▶ _WHAT THE EXERCISE ASKS_: Only lines with the string "this" matter here; gather them from the material below.

▶ _SUPPLIED INFORMATION_:

-=-=-

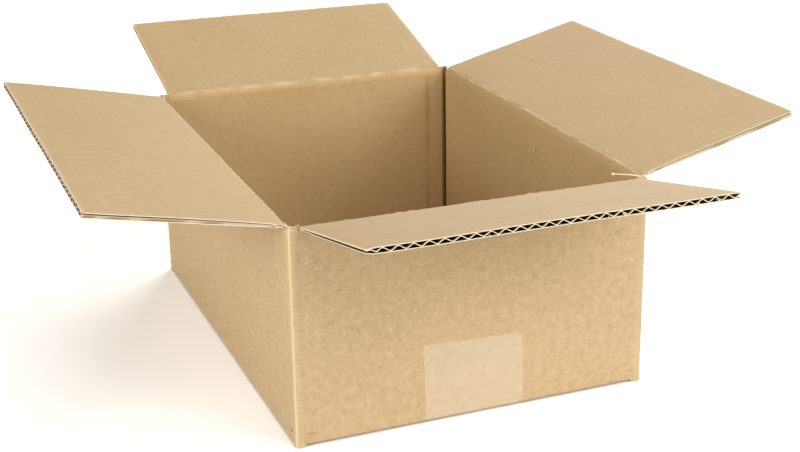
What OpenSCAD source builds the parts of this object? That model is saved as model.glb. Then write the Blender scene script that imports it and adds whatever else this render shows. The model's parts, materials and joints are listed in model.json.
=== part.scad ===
// Small regular slotted box of single-wall corrugated board, standing open.
// +Z is up. The origin is on the floor at the middle of the box, under the bottom tape.
// X runs across the short end panels, Y along the long panels, and the front end faces -Y.

/* [Box] */
// Outside width of an end panel, along X
box_w = 170; // [150:1:190]
// Outside length of a long panel, along Y
box_l = 234; // [215:1:280]
// Height of the top creases above the floor
crease_h = 100.1; // [80:0.1:140]

/* [Board] */
// Thickness of the corrugated board
board_t = 2.6; // [2.4:0.1:3.2]
// Thickness of each flat liner
liner_t = 0.3; // [0.2:0.05:0.4]
// Thickness of the fluted medium
medium_t = 0.25; // [0.15:0.05:0.35]
// Distance from one flute crest to the next
flute_pitch = 6.14; // [5.8:0.02:6.8]
// Width of the hollow tip inside one flute
flute_tip_w = 0.7; // [0.4:0.1:1]
// Distance from the side of a flap to its first upper crest
flute_start = 1.8; // [0:0.1:3]

/* [Folds] */
// Outside radius of the upright folds
fold_r = 2.4; // [1:0.1:2.4]
// Outside radius of the folds under the long panels
under_fold_r = 2.2; // [1:0.1:2.4]
// Outside radius of the folds under the end panels
end_fold_r = 1.6; // [0.8:0.1:2.2]
// Height of the end panels' bottom folds above the outer bottom flaps' underside
end_fold_lift = 0.65; // [0.3:0.05:1.5]
// Cut from each corner to the side of a flap
slot_half = 5.2; // [4.4:0.1:8]
// Free play between a corner post and the flap beside it
slot_play = 0.5; // [0.3:0.1:1]
// Free play at the top creases, and between the closed flap layers
crease_play = 0.3; // [0.2:0.05:0.5]
// Gap left where two opposite flaps meet at the middle
meet_gap = 0.8; // [0.4:0.1:4]
// Length of board pressed solid beside a top crease
crush_l = 4; // [3:0.5:8]
// How far the corner posts stand above the top creases
post_rise = 0.3; // [0:0.1:0.8]
// Height of the corner posts' lower ends above the outer bottom flaps' underside
post_lift = 0.05; // [0:0.05:0.5]

/* [Flap angles] */
// Tilt of the open front flap, outward from upright
front_open = 77.9; // [0:0.1:100]
// Tilt of the open back flap, outward from upright
back_open = 74.2; // [0:0.1:100]
// Tilt of the open left flap, outward from upright
left_open = 78.3; // [0:0.1:100]
// Tilt of the open right flap, outward from upright
right_open = 75.7; // [0:0.1:100]
// Furthest tilt that the wall tops leave room for
widest_open = 105; // [100:1:110]

/* [Glue tab] */
// Length of the glue tab from the back panel's face to its free end
tab_l = 32; // [20:1:45]
// Distance from the creases to the tab's ends at its fold
tab_inset = 6; // [3:0.5:12]
// How much each end of the tab tapers towards its free end
tab_taper = 7; // [2:0.5:12]

/* [Tape] */
// Width of the packing tape
tape_w = 48; // [36:1:60]
// Thickness of the packing tape
tape_t = 0.06; // [0.04:0.01:0.12]
// Height that the tape reaches on the front panel, at its middle
tape_front_h = 37.2; // [20:0.1:70]
// How much lower the tape's front end is at its right corner than at its left
tape_front_drop = 2.1; // [-6:0.1:6]
// Height that the tape reaches on the back panel
tape_back_h = 41; // [20:0.1:70]
// Sideways shift of the tape from the middle
tape_shift = -0.7; // [-10:0.1:10]

/* [Hidden] */
$fn = 48;
kraft = "#cfb083";
tape_tint = "#dcc6a4";
// A cut reaches this far past the solid that it opens
over = 1;
// Heights of the bottom layers, from the tape up
outer_z = tape_t;
inner_z = outer_z + board_t;
floor_z = inner_z + board_t;
end_fold_z = outer_z + end_fold_lift;
// The walls stop under the crease, with room for the flap's round end
wall_top = crease_h - board_t / 2 - crease_play;
// Opposite flaps on the long panels meet at the middle, and all flaps have one length
flap_l = (box_w - board_t - meet_gap) / 2;
end_flap_w = box_w - 2 * slot_half;
side_flap_w = box_l - 2 * slot_half;
// A long panel's flap turns about its upper face, so it closes one layer higher
side_lift = (board_t + crease_play) / 2;
// Corner posts are a little narrower than the cuts beside the flaps
post_w = slot_half - slot_play;
// A wall's top slopes away on the outside, for a flap tilted past level
bevel_tilt = widest_open - 90;
bevel_start = side_lift * sin(bevel_tilt);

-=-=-

▶ _TASK RESPONSE_:
What OpenSCAD source builds the parts of this object? That model is saved as model.glb. Then write the Blender scene script that imports it and adds whatever else this render shows. The model's parts, materials and joints are listed in model.json.
// A cut reaches this far past the solid that it opens